Implications for interpretation of C/N, δ13C and δ15N values

Bias by acid pre-treatment on OM can significantly undermine C/N values as indicators of OM provenance. For example, Figures 1 and 2 show that although broccoli (Brassica oleracea) is a terrestrial C3 plant, an aquatic or aquatic/terrestrial combination could be concluded from the data, depending upon the method and/or acid reagent (see Brodie et al., 2011a). In addition, C/N values can also vary considerably depending on whether they are calculated with %N from treated or untreated sample aliquots (see Brodie et al., 2011a, b). For δ13C, biasing in the range of 0.2 – 7.1‰ can undermine C3 vs.

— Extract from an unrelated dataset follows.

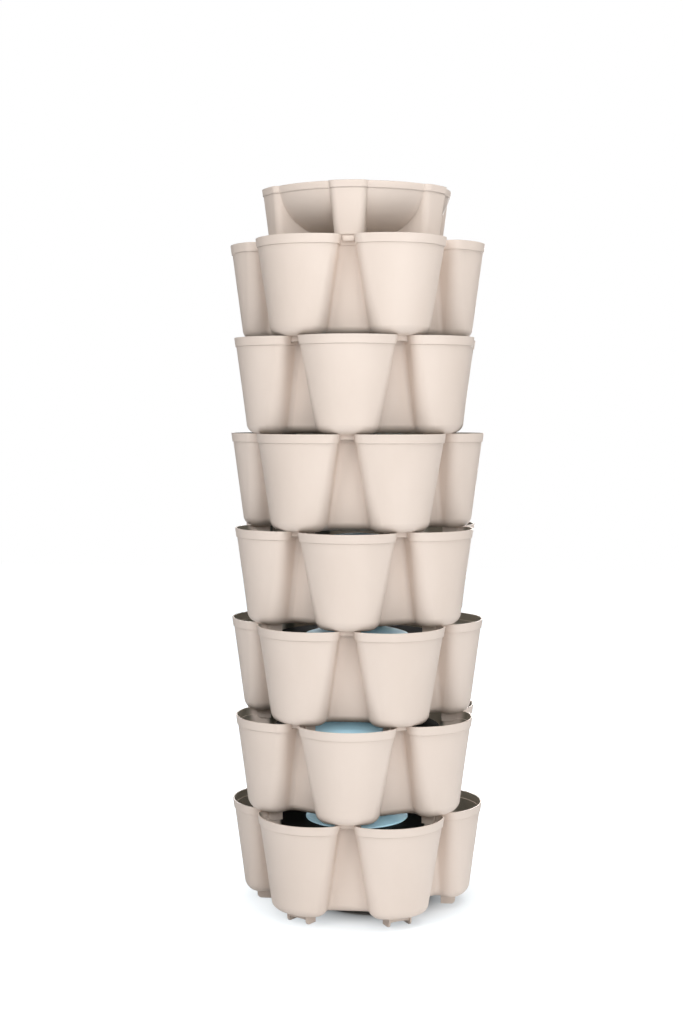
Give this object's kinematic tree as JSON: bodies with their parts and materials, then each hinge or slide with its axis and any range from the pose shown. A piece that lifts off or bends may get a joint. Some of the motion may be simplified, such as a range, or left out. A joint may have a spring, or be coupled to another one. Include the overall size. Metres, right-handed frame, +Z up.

C4 plant type interpretations, and together with C/N undermine bi-plot interpretations of C/N, δ13C and δ15N values. This clearly demonstrates that the data are inherently unreliable as a function of the analytical approach. Although the underlying mechanisms require further research, it is clear the biases represented here across a range of terrestrial and aquatic, modern and ancient organic materials has direct implications for paleo reconstructions: understanding and reducing the uncertainty on the data is an essential prerequisite for reliable interpretations and reconstructions.

Concluding Remarks

The systematic comparisons of Brodie et al. (2011a, b) clearly demonstrate non-linear and unpredictable biasing of OM due to acid pre-treatment, and concomitantly indicate that complete IC removal (the purpose of acid pre-treatment) is not guaranteed. It is concluded that these biases are inherently not correctable but inevitable, and have a direct consequence for the accuracy and precision of measured values (i.e., significantly greater than instrument precision). Moreover, environmental interpretations of the data in both modern and paleo systems could be highly questionable.